• SET EXERCISE:
Quote the lines exactly, starting with the line that contains "obj.parent = empty" and ending with the line that contains "before = set(bpy.data.objects)", and leave out all other lines.

• MATERIAL PROVIDED:
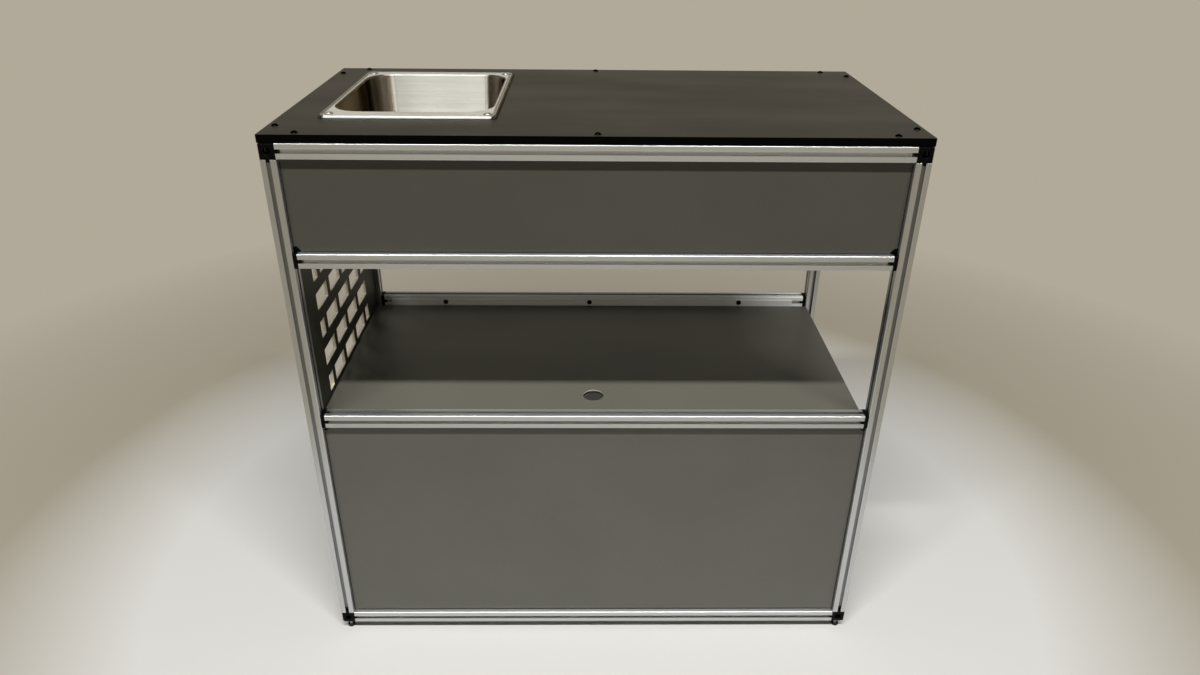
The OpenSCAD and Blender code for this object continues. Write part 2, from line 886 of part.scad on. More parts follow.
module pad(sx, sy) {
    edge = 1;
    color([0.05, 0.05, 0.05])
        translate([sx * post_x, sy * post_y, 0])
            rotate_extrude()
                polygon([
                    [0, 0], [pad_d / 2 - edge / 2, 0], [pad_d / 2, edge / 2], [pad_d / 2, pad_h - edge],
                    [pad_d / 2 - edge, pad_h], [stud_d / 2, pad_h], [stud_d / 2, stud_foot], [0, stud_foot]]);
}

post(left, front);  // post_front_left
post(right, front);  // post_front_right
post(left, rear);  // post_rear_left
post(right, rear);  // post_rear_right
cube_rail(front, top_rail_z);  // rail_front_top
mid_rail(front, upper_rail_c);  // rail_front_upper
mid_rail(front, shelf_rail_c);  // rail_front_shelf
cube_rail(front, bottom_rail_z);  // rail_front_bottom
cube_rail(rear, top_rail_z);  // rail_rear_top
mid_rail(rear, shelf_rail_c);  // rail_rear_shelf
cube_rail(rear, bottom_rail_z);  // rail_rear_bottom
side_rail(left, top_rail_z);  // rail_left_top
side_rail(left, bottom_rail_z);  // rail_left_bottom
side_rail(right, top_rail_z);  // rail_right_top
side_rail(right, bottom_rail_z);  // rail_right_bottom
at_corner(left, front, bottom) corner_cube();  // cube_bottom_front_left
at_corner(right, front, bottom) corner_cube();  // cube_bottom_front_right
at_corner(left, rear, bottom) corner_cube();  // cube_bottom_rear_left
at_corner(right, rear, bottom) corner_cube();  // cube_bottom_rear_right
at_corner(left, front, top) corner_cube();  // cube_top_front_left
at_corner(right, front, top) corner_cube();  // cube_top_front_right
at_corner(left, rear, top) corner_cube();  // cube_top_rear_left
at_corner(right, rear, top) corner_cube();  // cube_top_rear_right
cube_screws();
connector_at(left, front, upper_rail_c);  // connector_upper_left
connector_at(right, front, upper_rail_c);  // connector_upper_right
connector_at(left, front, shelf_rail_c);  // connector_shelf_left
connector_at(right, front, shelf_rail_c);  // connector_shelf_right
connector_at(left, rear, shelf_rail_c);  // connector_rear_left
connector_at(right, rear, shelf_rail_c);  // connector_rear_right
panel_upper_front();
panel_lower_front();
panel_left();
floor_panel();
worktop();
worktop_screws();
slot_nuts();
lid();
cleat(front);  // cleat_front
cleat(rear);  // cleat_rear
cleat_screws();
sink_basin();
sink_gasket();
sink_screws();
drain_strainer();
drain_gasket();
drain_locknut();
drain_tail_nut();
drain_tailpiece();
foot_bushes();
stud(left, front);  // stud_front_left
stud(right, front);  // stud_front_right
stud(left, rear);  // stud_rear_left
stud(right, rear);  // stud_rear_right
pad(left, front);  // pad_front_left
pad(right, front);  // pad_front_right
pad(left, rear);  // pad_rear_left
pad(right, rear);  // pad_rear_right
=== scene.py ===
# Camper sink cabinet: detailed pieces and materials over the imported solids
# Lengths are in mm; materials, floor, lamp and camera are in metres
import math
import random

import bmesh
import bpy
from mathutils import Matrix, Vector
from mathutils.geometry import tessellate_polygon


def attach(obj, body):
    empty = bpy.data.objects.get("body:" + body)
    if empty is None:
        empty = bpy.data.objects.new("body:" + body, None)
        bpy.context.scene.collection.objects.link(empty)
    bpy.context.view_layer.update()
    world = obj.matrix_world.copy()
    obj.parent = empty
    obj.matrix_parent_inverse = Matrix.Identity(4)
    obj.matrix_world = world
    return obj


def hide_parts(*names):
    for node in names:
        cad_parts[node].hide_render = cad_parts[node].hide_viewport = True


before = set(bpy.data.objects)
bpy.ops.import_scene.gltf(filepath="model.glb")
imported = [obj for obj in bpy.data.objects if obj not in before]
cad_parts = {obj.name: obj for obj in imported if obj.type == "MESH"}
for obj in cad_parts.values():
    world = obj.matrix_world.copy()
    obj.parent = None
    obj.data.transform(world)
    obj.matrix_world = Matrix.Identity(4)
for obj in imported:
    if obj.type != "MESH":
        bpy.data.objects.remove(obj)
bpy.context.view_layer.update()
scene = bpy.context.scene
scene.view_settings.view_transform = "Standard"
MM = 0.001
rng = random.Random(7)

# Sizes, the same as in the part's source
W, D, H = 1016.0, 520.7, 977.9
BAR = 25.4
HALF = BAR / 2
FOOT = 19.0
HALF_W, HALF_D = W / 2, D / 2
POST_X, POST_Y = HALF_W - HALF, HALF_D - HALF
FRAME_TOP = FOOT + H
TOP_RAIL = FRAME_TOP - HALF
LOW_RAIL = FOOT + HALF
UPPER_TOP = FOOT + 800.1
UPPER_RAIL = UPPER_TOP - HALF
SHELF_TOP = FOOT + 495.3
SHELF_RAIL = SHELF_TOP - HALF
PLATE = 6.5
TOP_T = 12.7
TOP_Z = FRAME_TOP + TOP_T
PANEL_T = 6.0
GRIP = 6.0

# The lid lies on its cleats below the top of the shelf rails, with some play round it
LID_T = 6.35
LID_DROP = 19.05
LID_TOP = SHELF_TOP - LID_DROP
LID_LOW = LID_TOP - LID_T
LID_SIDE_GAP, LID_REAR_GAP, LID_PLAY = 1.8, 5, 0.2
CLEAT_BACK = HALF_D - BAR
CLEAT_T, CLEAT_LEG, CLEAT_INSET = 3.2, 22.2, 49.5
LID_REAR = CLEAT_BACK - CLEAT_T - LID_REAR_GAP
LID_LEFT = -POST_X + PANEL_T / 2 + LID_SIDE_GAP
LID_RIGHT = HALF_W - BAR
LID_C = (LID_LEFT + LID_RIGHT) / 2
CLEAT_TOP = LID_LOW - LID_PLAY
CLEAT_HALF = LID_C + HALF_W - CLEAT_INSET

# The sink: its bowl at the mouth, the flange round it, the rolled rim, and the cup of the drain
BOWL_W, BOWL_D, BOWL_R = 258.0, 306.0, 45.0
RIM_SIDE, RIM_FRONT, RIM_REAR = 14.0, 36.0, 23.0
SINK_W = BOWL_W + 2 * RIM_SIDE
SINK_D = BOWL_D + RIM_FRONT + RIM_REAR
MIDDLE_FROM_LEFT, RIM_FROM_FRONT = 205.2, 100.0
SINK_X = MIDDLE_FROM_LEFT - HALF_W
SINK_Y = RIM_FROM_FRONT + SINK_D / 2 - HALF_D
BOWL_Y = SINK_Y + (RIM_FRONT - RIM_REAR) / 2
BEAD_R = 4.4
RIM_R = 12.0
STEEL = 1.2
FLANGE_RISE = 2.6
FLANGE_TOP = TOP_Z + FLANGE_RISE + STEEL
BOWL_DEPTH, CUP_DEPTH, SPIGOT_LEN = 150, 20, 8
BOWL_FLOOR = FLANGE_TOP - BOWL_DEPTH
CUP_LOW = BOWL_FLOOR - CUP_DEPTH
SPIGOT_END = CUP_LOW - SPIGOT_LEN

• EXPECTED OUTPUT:
    obj.parent = empty
    obj.matrix_parent_inverse = Matrix.Identity(4)
    obj.matrix_world = world
    return obj


def hide_parts(*names):
    for node in names:
        cad_parts[node].hide_render = cad_parts[node].hide_viewport = True


before = set(bpy.data.objects)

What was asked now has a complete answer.